Here’s a look at where the shortstop improved with regard to pitches inside and outside the zone, and also where he could stand to get better:
So, his execution on balls inside the strike zone now just needs to catch up to his approach. His general ineffectiveness on breaking pitches probably had something to do with this, as nobody wants to see their swing rate hold steady while their contact rate decreases.
Home/Road Splits Need to Stabilize
Pointing out a hitter’s home/road splits is normally reserved for when they’re playing half their games at a park that generates a bunch of offense.

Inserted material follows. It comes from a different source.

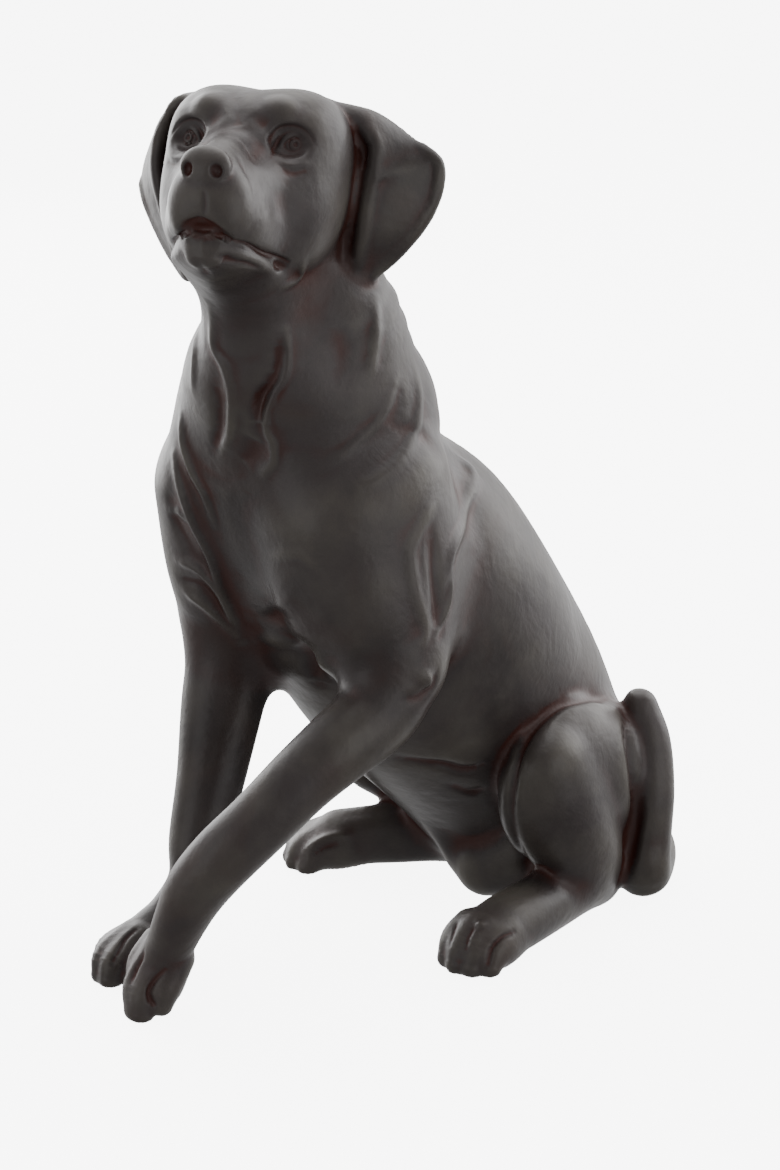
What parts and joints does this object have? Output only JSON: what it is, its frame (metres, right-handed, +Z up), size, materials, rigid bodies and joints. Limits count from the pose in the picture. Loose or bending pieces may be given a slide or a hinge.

However, Correa’s splits from his first two seasons are worth discussing — along with something to be optimistic about in 2017.
As a rookie, he was clearly more comfortable hitting at home than he was on the road:
While ESPN Park Factors rated Minute Maid Park as one of the league’s worst stadiums for run production in 2015, they were within the top 10 with regard to homers.
Instead of continuing this trend last year, Correa regressed mightily at home:
Minute Maid Park actually got worse for offense between 2015 and 2016, ranking dead last in runs, per ESPN Park Factors, and comfortably being in the bottom half with regard to homers and hits.
Who is Correa at the plate in front of the home crowd and who is he on the road? Thanks to a couple of very different performances, we’re not really sure.
However, the Astros removing Tal’s Hill from center field should have some kind of positive impact on offense this upcoming season, which should be monitored.
Better Lineup Spot and Protection
As a rookie, 343 of Correa’s 432 plate appearances came in the three-hole. He only spent 271 of his 660 plate appearances during 2016 there because he spent virtually the rest of his time as the team’s cleanup hitter.
That’s a lot to ask of a 21-year-old shortstop still establishing himself in the big leagues. After Houston used this winter to upgrade the offense, that will no longer be the case.
According to Roster Resource, Correa should slide back into his customary three-hole thanks to this projected lineup:
- George Springer, CF
- Jose Altuve, 2B
- Carlos Correa, SS
- Carlos Beltran, DH
- Brian McCann, C
- Alex Bregman, 3B
- Josh Reddick, RF
- Yulieski Gurriel, 1B
- Nori Aoki, LF
While Correa is obviously a crucial contributor — pretty much all three-hole hitters are — he won’t necessarily be expected to put this group on his back and carry them for an extended period of time. He can now just focus on sustaining his increased hard-hit rate from last year (32.9% in ’15, 37.2% in ’16) and turn it into increased production.
The 2016 season didn’t go the way many likely hoped it would for Correa, but amongst the concerns, there were some positives to be taken from it that could signal a big 2017 campaign.
Like many young hitters, he needs to improve against breaking balls and be a little more consistent overall, but he has a solid base because of his improving plate discipline and hard-hit rate. And although he didn’t switch teams this offseason, he has a much different lineup around him, a potentially much different park to hit in and another year of knowledge to draw from.
The entire lineup must be productive to experience success, but Correa is the link between the table-setters at the top and the mashers that come after him. He has to take a step forward so Houston can attempt to do the same.